While Director of Housing, Stan worked with Vale councillors, social services, the area health authority (including Wantage GP John Hawkey) and volunteers from the Oxfordshire branch of the Alzheimer’s Disease Society to found Vale House care home in Botley. It opened on April 26, 1990, Stanley’s 60th birthday. He was chairman of the management committee for several years after he retired from the Council, and he described his involvement in the project as one of his greatest achievements. Vale House, which has now moved to Littlemore as it needed more space, marked its 30th anniversary on what would have been his 90th birthday.
So, it was Stan’s work and career that brought him and his family to live in Grove in 1961 when the area looked very different than it does today. Stan soon became involved in the local community and particularly youth activities at local schools, including Fitzwaryn (after retirement) and Icknield, which became King Alfreds East site before being redeveloped. Stan had helped design the new youth wing at Icknield school in 1963, that later evolved into Sweatbox.
Stan was a well-liked and respected assistant warden at Wantage Youth Club from 1963 to 1973 and is still fondly remembered by members. Activities included cricket, tennis, football, netball, archery, swimming, table tennis, badminton, weight training, judo, volleyball, and trampolining. On a Tuesday there could be hundreds of youngsters in the hall at Icknield School for the weekly disco.
While on a youth leadership training course in 1965, he met an inspirational German youth leader called Rudi Kruger from the spa town Bad Gandersheim (about nine miles from Seesen in Lower Saxony). Mr Kruger announced to Stan that next year he would bring 30 boys and girls to Wantage for two weeks. In July 1966 Stan with the support of Roy Wood, found host families for all the young people who visited from Germany.
The following summer Stan and his wife Sheila and others took a group of teenagers from Wantage and Grove to Seesen in Germany. Some of those who helped were Roy Wood, Joan and Bernard Baxter and Tom and Joan Nobes. The trip included a visit to West Berlin, as it was then, sponsored by the German government. Thus was born the Wantage/Seesen Youth Exchange scheme which eventually evolved into the official Wantage and Seesen town twinning in 1978. Stan last visited Seesen with a civic party in 1992.
Stan had many other interests. He loved traditional jazz and was a regular in the audience at The Lamb in Hanney, Lains Barn, Zelda’s jazz room at the Comrades Club, and the Lamb Inn, Wantage, for monthly gigs by Wantage jazz band leader Dave Moorwood.
He also managed to find time for badminton and table tennis, gardening, the Probus and Hanney Wine Circle, and volunteering at the Vale and Downland Museum.
Stan was a member of Grove Methodist Church where, in the early 1960s, he helped run the Inters Guild group in Wantage and a Sunday School group for teenagers called ‘Wayfarers’ during the 1970s in Grove. He also designed the font and cross in the church.

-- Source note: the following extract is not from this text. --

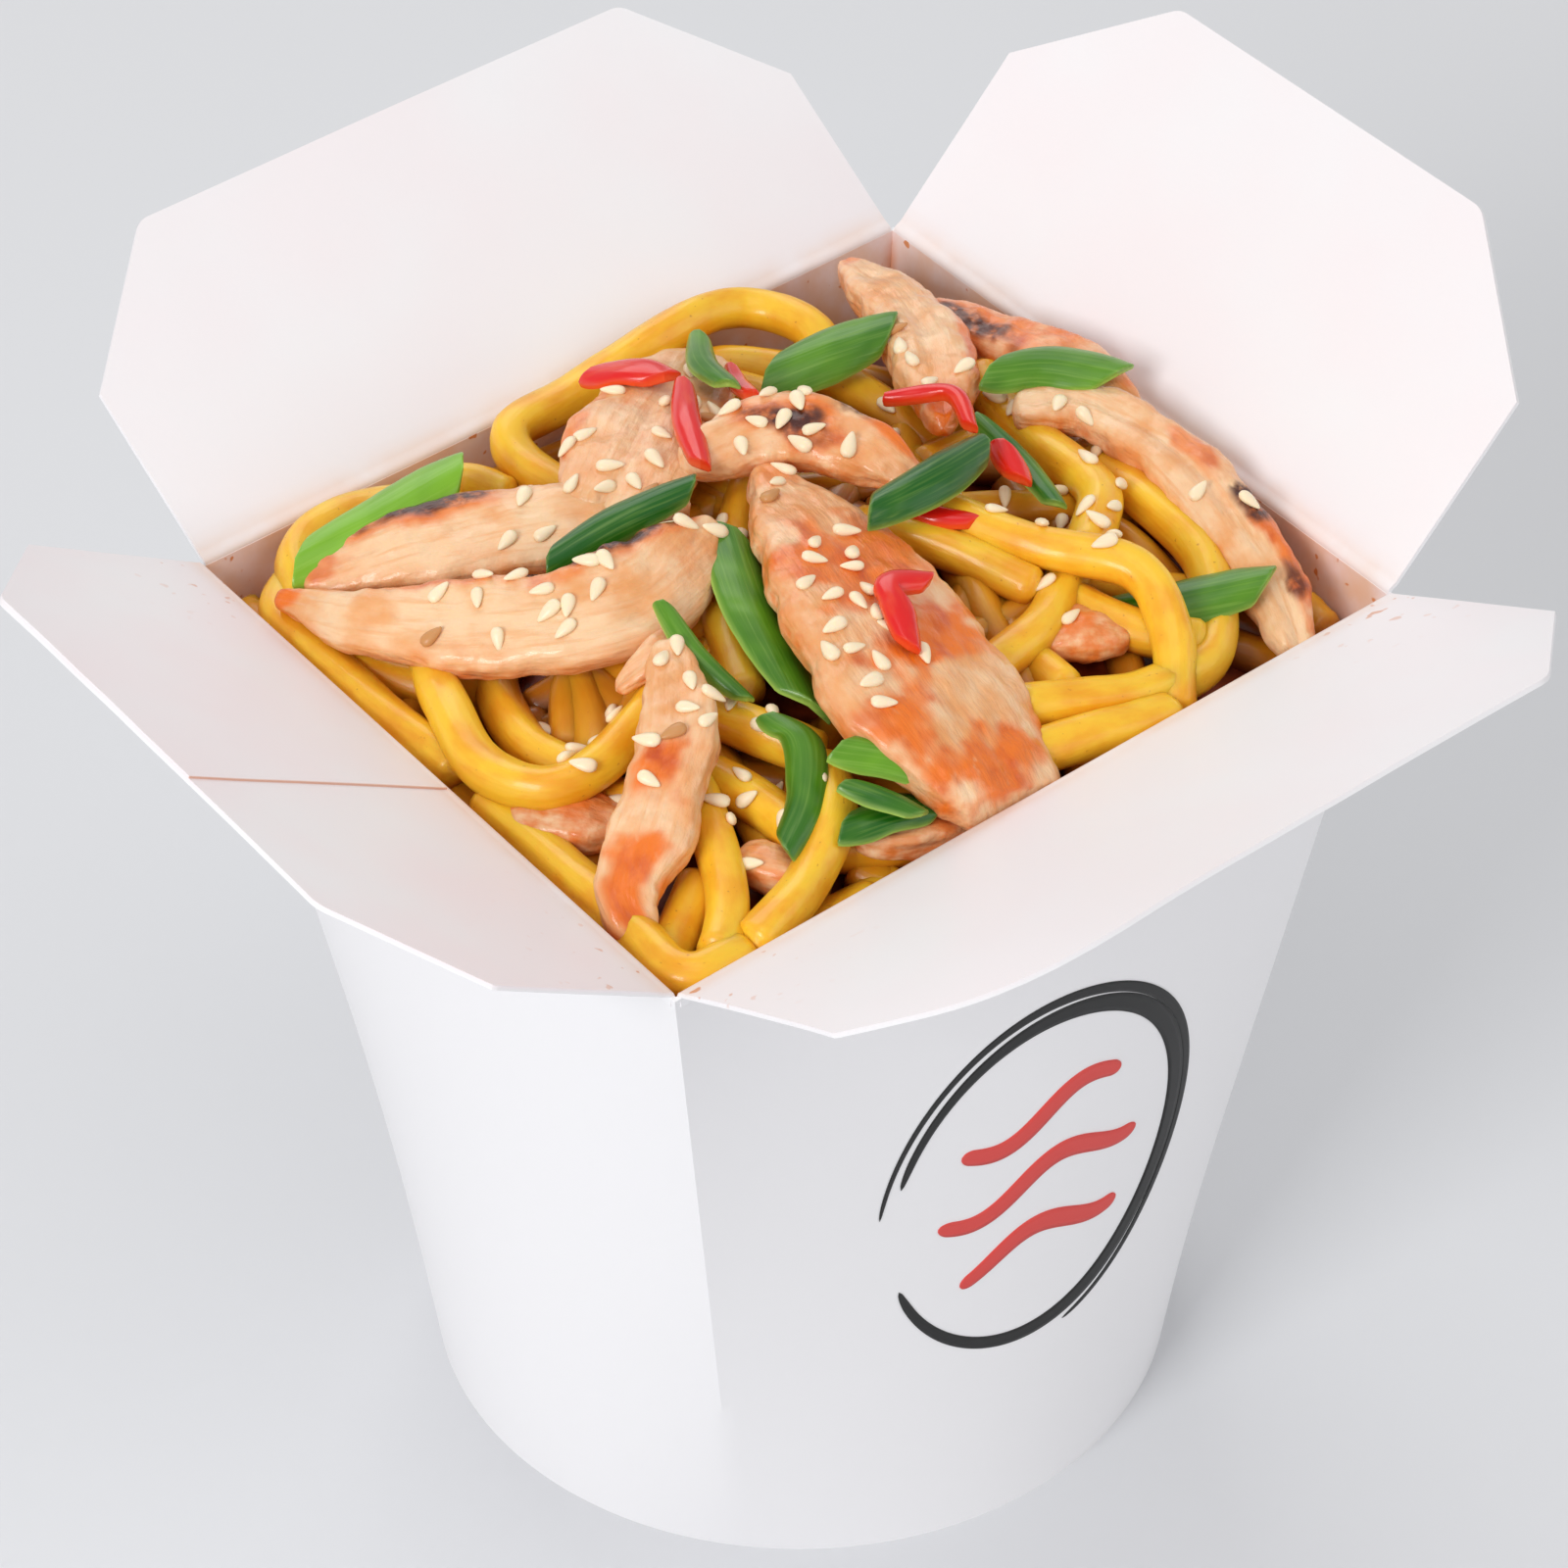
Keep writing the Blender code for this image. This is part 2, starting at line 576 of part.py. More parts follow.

In 1991 Stan had the honour of being invited to Buckingham Palace to represent the District Council.
Stan and his wife Sheila are survived by his daughters Lynda Culley and Nicola Frost, grandchildren Tessa Jefferies, Adam Jefferies, Grace Culley and Hayley Foulks, and great-grandchildren Una, Joey, Luna, Jack and Charlie.
In summary, Stan Hall was a pillar of the Grove and Wantage community, a devoted family man, a Christian, and someone who made a positive difference to the lives of many others.
And that is why this road is named in his memory.
St Johns Primary Academy is proud to be associated with Stan who represented the school values of respect, courage and kindness, which draw on the inspiration of Jesus Christ and St John, throughout his life.